Tuesday, April 1, 2014

Just What the Hell Is a Moderate Anyway?

I've been thinking a lot about that question, along with the origins of the universe and whether the Mets will ever win another World Series in my lifetime. I've decided that the answer to the second question is way beyond my pay grade and, regarding the third, as long as the Wilpons continue to own the team, the answer is a resounding no.

But that first question continues to bug me. You hear the term moderate a lot among political pundits. Usually, it refers to Republicans who aren't part of the far Right, a particularly rare and endangered species these days. Among Democrats, the term most often used is centrist. Bill Clinton was a centrist Democrat.
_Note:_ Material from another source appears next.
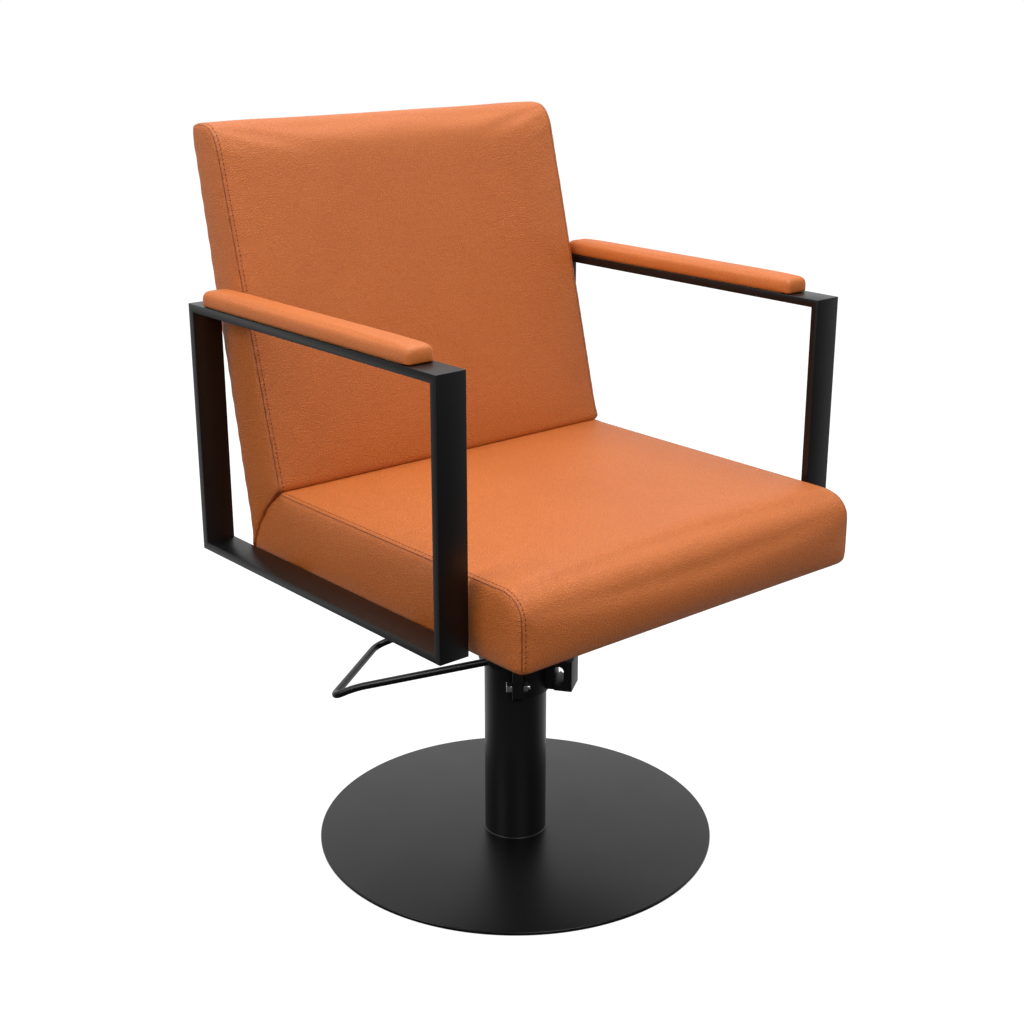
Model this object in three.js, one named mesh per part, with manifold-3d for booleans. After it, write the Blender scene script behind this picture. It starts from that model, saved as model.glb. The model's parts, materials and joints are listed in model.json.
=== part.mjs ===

Problem is I can't think of a single "moderate" Republican. For me, the term is an oxymoron. It's tempting to refer to Eisenhower, Nixon, Ford and George H.W. Bush as moderate Republicans. But they're really not. All right, maybe Eisenhower, but Nixon, Ford and Bush, no way. They're what my old man used to say were traditional, mainstream Republicans. They believed in low taxes, traditional family values and a strong military. In my book, that's a conservative. Now these same Republicans are called moderates. The far Right uses another term: RINO, Republican In Name Only. That's a laugh riot.

What happened? How did the Party of Abraham Lincoln and Teddy Roosevelt go so far off the rails?

I'm not quite sure what happened or when, but, somehow, the traditional, old-guard, establishment conservative Republicans were replaced by a new wave of Tea Party, conservative Republicans. The latter wanted no part of the former; in fact they considered them sellouts. Words like tolerance and compromise were four-letter words. The new wave wasn't interested in peaceful coexistence; it wanted nothing less than total capitulation. It was their way or the highway.

The Republican Party has drifted so far to the right that Bob Dole, its 1996 presidential nominee, publicly doubted whether Ronald Reagan would be welcomed in it. On a Fox News' interview, he said the current GOP should be "closed for repairs" over its unwillingness to negotiate with Democrats.

Bruce Bartlett knows a thing or two about the Republican Party. The former supply-sider turned Keynesian served in both the Reagan and George H.W. Bush White Houses. He's been one of the fiercest critics of today's GOP.  In an interview on CNN, he called Texas governor Rick Perry an "idiot" for saying that Fed Chairman Ben Bernanke's decision to stimulate the economy through quantitative easing was "almost treasonous." Over the last four years, Bartlett has written numerous op-eds in which he has exposed the shenanigans of the Tea Party Republicans, whom he calls "wankers."

But while Bartlett's jabs might seem amusing, the threat this movement poses is very real.  A piece that appeared in RedState in July, 2010 should've serve as a harbinger of things to come. It was aptly titled, "Tolerance is the virtue of a man without conviction."

It starts off with a brief description of the difference between a democracy and a republic. "Democracy is mob rule. Republics have a constitution that restricts the whims of the majority and protects the rights of the minority." Okay, so far so good. If you paid any attention to your high school American history, you probably nodded your head in agreement.

But from there on the piece deteriorates into a self-serving, self-indulgent justification of a narrow and warped ideology whose aim isn't "protecting" the rights of the minority, but rather trumpeting them over the majority. The central theme can best be summed up thusly:

"How do we deal with our progressive countrymen? The answer is obvious: we fight them."

Those are not the words of freedom-loving patriots; they are the words of people who detest and fear freedom. Real freedom means accepting outcomes that don't always go your way. Sometimes, the other side wins. Like it or not, you have to live and work with other people, even those you don't agree with. Why? Because everyone has a right to their own convictions. You can't simply force yours onto them. That's not freedom; it's tyranny. Real tyranny, not the fake tyranny people like Mark Levin spew on about.

Tolerance is not a virtue of a man without conviction; it's an acknowledgement that no man's convictions are better than the other. The world is a lot bigger and more inclusive than some would have us believe. And no matter how hard they might try, time marches onward. Those who can't or won't keep up will be left behind.